Problem to work on »
Pick out each line in these entries that contains the string "scene".

Excerpted records »
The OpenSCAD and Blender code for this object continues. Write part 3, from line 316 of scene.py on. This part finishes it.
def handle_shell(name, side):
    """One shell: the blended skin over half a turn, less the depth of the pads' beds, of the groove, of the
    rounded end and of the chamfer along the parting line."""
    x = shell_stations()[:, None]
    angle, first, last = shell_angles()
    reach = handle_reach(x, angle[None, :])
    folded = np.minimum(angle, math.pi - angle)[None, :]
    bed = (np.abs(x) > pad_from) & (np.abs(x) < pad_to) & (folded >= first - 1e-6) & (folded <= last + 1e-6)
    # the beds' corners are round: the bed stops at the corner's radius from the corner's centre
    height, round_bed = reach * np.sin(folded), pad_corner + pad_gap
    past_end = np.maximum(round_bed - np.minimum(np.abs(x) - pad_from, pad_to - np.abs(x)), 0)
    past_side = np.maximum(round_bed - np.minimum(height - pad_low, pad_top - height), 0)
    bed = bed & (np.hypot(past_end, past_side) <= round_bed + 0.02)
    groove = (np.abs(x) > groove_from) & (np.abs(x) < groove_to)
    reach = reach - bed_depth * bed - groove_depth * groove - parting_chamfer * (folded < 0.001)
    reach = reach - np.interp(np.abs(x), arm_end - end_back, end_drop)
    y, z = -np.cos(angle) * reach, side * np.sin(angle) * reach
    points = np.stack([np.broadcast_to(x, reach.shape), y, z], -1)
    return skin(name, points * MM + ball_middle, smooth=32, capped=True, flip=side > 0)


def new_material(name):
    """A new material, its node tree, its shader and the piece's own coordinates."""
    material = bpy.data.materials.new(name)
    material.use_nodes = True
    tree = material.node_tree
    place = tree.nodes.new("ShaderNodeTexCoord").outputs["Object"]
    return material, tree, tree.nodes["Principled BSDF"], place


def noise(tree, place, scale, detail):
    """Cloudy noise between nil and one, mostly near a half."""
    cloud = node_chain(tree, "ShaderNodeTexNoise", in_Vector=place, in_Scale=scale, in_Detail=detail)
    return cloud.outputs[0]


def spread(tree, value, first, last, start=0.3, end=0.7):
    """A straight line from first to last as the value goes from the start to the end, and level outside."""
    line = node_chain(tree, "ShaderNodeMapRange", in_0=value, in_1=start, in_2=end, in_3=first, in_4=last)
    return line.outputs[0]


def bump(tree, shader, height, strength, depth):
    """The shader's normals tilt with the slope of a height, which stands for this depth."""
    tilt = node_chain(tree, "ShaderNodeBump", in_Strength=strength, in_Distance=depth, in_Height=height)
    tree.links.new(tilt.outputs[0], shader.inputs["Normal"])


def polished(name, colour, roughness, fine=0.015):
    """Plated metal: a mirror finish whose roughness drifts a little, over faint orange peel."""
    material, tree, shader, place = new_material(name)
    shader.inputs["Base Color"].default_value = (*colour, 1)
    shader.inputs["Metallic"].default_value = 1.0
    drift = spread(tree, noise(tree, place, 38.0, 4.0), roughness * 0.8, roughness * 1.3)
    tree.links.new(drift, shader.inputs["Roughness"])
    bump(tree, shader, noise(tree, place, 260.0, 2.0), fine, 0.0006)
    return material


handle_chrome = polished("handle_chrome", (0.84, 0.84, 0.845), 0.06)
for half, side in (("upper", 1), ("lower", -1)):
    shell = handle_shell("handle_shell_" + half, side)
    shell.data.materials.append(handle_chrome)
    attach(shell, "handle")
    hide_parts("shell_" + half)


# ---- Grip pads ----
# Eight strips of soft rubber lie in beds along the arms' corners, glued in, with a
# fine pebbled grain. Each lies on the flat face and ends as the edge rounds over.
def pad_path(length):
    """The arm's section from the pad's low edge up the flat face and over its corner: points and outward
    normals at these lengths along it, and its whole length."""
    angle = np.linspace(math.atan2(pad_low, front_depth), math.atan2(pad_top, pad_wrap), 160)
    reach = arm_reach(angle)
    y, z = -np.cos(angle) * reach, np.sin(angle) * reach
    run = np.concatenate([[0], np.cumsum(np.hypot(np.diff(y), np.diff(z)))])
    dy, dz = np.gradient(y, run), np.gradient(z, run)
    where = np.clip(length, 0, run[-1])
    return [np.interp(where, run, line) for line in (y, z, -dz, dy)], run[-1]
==
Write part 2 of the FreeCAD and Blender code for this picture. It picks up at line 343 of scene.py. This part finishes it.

The answer »
The OpenSCAD and Blender code for this object continues. Write part 3, from line 316 of scene.py on. This part finishes it.
Write part 2 of the FreeCAD and Blender code for this picture. It picks up at line 343 of scene.py. This part finishes it.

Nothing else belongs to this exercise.